Nella guerra contro la RDA, Sully e Neytiri hanno perso il figlio maggiore Neteyam, in famiglia si è aggiunto al più giovane Lo’ak (Britain Dalton) e alla sorella Kiri (Sigourney Weaver, digitalizzata e ringiovanita) un ragazzetto umano, il “pellerosa" Spider (Jack Champion), capitato lì per vie traverse durante il conflitto. Per vivere nella particolare atmosfera di Pandora deve indossare una maschera ossigenante, a tutti gli effetti è un diverso, figlio oltretutto del colonnello Quaritch e Neytiri lo odia, ne chiede e ottiene l’allontanamento. Durante il viaggio sui galeoni volanti (un’ onirica bellezza) del commerciante Peylak (David Thewlis) del clan Tlalim, la famiglia Sully, impegnata ad accompagnare Spider alla base terrestre, e l’equipaggio vengono attaccati dai pirati Mangwan, il popolo della cenere guidato dalla spietata Varang (Oona Chaplin figlia di Geraldine). Tra mille odissee, Spider, non potendo ricaricarsi d’ossigeno, rischia il soffocamento e viene salvato da Kiri che si connette a lui facendo da tramite con Eiwa, la Grande Madre Natura.

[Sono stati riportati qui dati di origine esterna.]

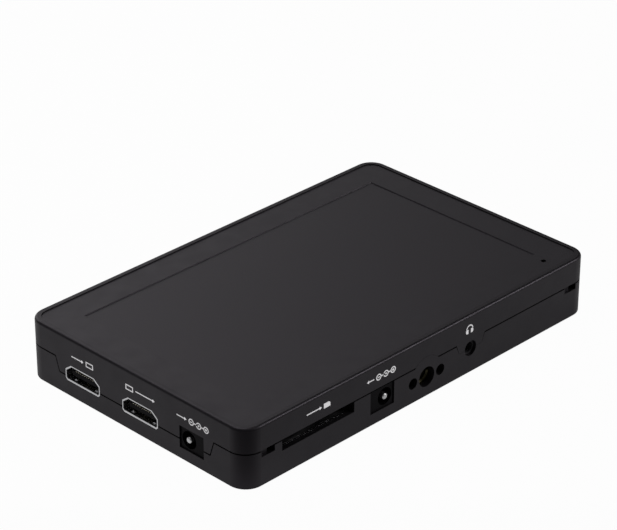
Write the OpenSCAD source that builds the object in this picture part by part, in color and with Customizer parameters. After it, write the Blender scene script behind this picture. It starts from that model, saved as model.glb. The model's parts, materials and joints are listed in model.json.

Spider è vegeto e respira senza maschera, i suoi polmoni sono stati benignamente invasi da un intreccio di filamenti, come il micelio dei funghi, che lo hanno adattato all’atmosfera di Pandora. Il ragazzo viene catturato dall’esercito occupante e passato ai raggi X per scoprire il motivo del miracolo. Nella smisurata base-hangar dei terrestri lo scienziato Parker Selfbridge (Giovanni Ribisi) fa uno più uno: scoprendo il modo in cui Spider si è adattato a respirare senza maschera, si porrà rimedio alla differente atmosfera di Pandora e gli umani potranno colonizzarla senza freni. Chiedersi se ce la faranno è come dubitare della vittoria del Bene contro il Male.
“Avatar - Fuoco e cenere” non strappa applausi per la drammaturgia, piuttosto banalotta. Cerca echi profondi nel respiro di Eiwa, lo spirito della vita, di ogni vita però gioca su semplici coppie di opposti, papà Sully all’inizio in attrito con l’adolescente Lo’ak è il classico conflitto generazionale, Kiri è la ragazzina insicura pronta nei momenti cruciali a scoprire le sue doti di sensitiva e tramite con Eiwa, Sully duella sul filo dell’abisso con Quaritch, Neytiri madre di famiglia si oppone alla sensuale Varang, regina del fuoco e virago mangiauomini. I suoi accoliti paiono un calco del cattivo selvaggio primitivo e come pellerossa storditi dall’alcol vengono facilmente sedotti dai fucili dei bianchi, una derivazione un po’ ingenua nel fiorire, per contro, di invenzioni scenografiche e coreografiche culminanti nel Giudizio Finale, quando tutte le tribù unite dei Na’vi, esclusi i nemici pirati Mangkwan, vedono al loro fianco la Grande Madre, sollecita a scatenare gli incazzatissimi balenoni Tulkun e frotte di calamari all’attacco delle motovedette armate della generalessa Frances Ardmore (Edie Falco).
La battaglia conclusiva, affascinante pur nel contesto bellico-distruttivo, è un tripudio visivo, la summa di un universo pandoriano “autentico” e immaginativamente profondo. Onore alla troupe, dal montaggio di John Refoua e Stephen Rivkin, specialisti del genere, ai costumi di Deborah Lynn Scott (Oscar per Titanic), dagli effetti speciali affidati a un team stellare con Joe Letteri ed Eric Saindon (Oscar per Avatar 2) alla regia di James Cameron, pure cosceneggiatore, coproduttore con la sua Lightstorm Entertainment e supervisore al montaggio. Un autentico demiurgo del film e a 71 anni suonati, chapeau. La miglior risposta a chi vede nel galoppo delle tecnologie l’esaurirsi della funzione registica, nel suo senso più largo.
Noticina. Lo strepitoso pandemonio in chiusura di film sigla un nuovo, alto standard nella spettacolarità, a pari merito con l’elaborata scena in piano sequenza della discesa di Ethan Hunt/Tom Cruise nel gelido mare di Barents per disattivare il codice sorgente di una intelligenza artificiale canaglia ancora custodito nel “Sevastopol”, un sottomarino russo affondato. L’ultima, estrema Mission Impossible. “Avatar - Fuoco e cenere” è distribuito da 20th Century Studios Italia.